I suggested to one of my colleagues this morning that he should read The Lex Column, and in particular The law of diminishing returns. The question it put was
But what of the lawyers? As private partnerships, they are shielded from close inspection, but some pain probably lies just around the corner.
But there are already signs of forced consolidation, especially among US firms overexposed to a sickly domestic market. Anecdotal evidence from European firms with big overseas networks suggests that several American outfits are desperately seeking mergers. Expensive offices in Hanoi and Bahrain used to be seen as a drain on partners’ takings; now they may be mandatory to survive. Charge-out rates fell, in real terms, during the recession of the early 1990s. Newly qualified lawyers should nail down those six-figure salaries while they can.
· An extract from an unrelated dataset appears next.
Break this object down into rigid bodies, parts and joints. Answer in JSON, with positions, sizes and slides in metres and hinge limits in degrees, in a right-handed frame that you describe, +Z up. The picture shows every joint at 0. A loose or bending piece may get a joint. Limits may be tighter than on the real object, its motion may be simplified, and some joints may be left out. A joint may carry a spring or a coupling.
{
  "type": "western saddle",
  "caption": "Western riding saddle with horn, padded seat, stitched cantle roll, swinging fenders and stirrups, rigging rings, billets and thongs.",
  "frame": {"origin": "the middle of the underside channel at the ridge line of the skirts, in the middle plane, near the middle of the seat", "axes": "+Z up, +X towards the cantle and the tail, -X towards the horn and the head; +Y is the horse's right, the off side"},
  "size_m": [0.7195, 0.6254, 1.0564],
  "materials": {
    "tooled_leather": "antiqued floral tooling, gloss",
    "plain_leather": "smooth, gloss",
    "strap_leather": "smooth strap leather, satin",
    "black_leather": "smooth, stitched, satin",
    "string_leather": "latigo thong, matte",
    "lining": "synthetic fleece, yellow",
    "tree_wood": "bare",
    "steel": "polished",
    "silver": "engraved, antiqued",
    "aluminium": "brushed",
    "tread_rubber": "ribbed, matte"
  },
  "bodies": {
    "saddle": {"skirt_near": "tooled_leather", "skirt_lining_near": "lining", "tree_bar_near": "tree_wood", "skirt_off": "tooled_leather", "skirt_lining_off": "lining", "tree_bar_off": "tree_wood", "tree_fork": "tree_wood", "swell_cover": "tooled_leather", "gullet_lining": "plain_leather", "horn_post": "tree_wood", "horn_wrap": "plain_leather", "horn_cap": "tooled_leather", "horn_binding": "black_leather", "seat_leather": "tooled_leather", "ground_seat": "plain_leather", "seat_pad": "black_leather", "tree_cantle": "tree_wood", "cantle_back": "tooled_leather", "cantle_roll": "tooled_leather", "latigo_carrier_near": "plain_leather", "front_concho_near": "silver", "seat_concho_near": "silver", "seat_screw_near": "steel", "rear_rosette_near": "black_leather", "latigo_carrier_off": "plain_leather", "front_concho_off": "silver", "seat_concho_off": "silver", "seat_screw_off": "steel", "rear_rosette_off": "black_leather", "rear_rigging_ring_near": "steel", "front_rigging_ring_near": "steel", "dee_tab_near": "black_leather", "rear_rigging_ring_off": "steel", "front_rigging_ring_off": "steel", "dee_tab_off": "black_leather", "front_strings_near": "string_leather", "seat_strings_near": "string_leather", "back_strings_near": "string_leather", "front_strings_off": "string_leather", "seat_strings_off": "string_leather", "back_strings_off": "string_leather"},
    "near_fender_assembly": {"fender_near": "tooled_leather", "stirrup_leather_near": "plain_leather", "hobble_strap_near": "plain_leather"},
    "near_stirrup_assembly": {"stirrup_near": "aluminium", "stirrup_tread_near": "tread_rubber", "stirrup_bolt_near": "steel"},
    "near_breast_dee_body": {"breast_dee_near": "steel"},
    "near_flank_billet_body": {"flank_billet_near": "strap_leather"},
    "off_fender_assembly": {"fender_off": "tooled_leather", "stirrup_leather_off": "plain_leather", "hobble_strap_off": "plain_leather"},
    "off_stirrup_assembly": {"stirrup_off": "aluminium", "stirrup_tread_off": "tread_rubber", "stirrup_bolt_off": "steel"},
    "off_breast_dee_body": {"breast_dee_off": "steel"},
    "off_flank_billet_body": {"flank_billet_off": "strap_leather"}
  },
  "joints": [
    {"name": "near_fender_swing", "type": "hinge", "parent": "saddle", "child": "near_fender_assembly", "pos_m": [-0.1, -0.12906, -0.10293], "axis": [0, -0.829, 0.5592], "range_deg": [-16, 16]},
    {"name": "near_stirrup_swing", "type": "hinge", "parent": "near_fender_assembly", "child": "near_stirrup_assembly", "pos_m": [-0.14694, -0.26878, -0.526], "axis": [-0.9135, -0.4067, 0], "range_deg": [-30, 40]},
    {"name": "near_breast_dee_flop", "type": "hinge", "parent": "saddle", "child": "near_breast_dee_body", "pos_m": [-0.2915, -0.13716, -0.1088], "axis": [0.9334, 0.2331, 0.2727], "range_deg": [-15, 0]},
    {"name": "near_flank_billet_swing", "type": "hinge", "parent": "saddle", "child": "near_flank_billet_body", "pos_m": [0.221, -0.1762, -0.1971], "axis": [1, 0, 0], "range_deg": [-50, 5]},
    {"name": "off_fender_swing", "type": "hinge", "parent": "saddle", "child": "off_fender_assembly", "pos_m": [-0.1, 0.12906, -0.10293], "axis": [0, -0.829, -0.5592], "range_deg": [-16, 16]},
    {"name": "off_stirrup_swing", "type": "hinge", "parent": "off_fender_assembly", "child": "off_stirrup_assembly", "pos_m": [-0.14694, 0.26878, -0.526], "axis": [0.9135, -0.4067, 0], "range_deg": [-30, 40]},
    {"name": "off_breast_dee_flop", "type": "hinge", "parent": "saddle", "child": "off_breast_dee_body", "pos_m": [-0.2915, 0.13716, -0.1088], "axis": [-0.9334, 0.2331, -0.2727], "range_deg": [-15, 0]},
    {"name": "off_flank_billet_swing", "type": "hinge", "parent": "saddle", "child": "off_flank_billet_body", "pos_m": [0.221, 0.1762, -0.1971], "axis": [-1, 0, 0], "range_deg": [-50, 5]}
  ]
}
The comments were directed at the global players, but they hold good for most law firms. There is little doubt in my mind that consolidation, and pain, is coming. The current economic climate is yet one more accelerator.
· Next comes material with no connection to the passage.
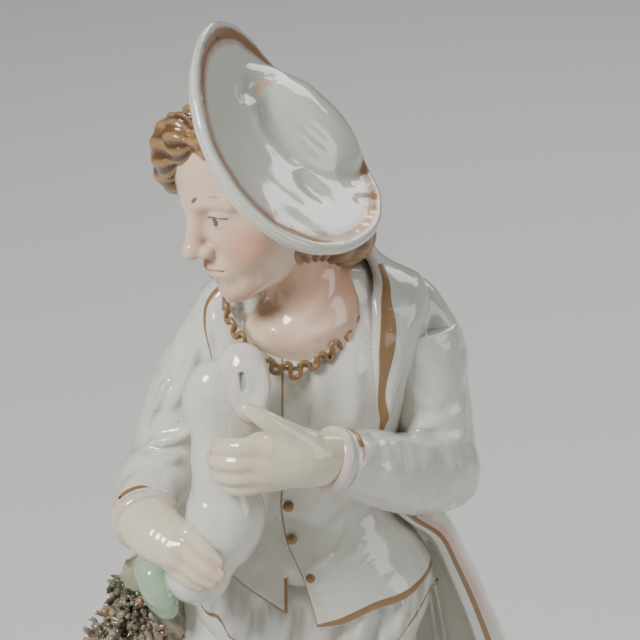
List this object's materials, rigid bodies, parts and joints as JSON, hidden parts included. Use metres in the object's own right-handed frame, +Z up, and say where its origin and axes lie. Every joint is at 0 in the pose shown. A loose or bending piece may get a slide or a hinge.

It was not all doom and gloom
The good news is that, unlike banking, the industry generally bills on a time-spent basis, so failed deals and falling transaction values won’t annihilate takings. Insolvency and litigation practices, too, should provide a buffer, as businesses fail and claims mount. And there are a few cost levers to pull: routine word-processing and finance functions could be dispatched to cheaper locations worldwide.
Yes and no: time based billing is already under threat (see previous posts) and it is rare that there is not an element of contingency in deal fees.
Legal Week’s poll today is ‘Will a major law firm go the way of Lehman?’ (and see Charon QC’s post Law review; sackings, shortselling and stupidity. . .) And the voting? Currently 68% are saying No – law firms will tough it out and 32% are thinking we are all under threat.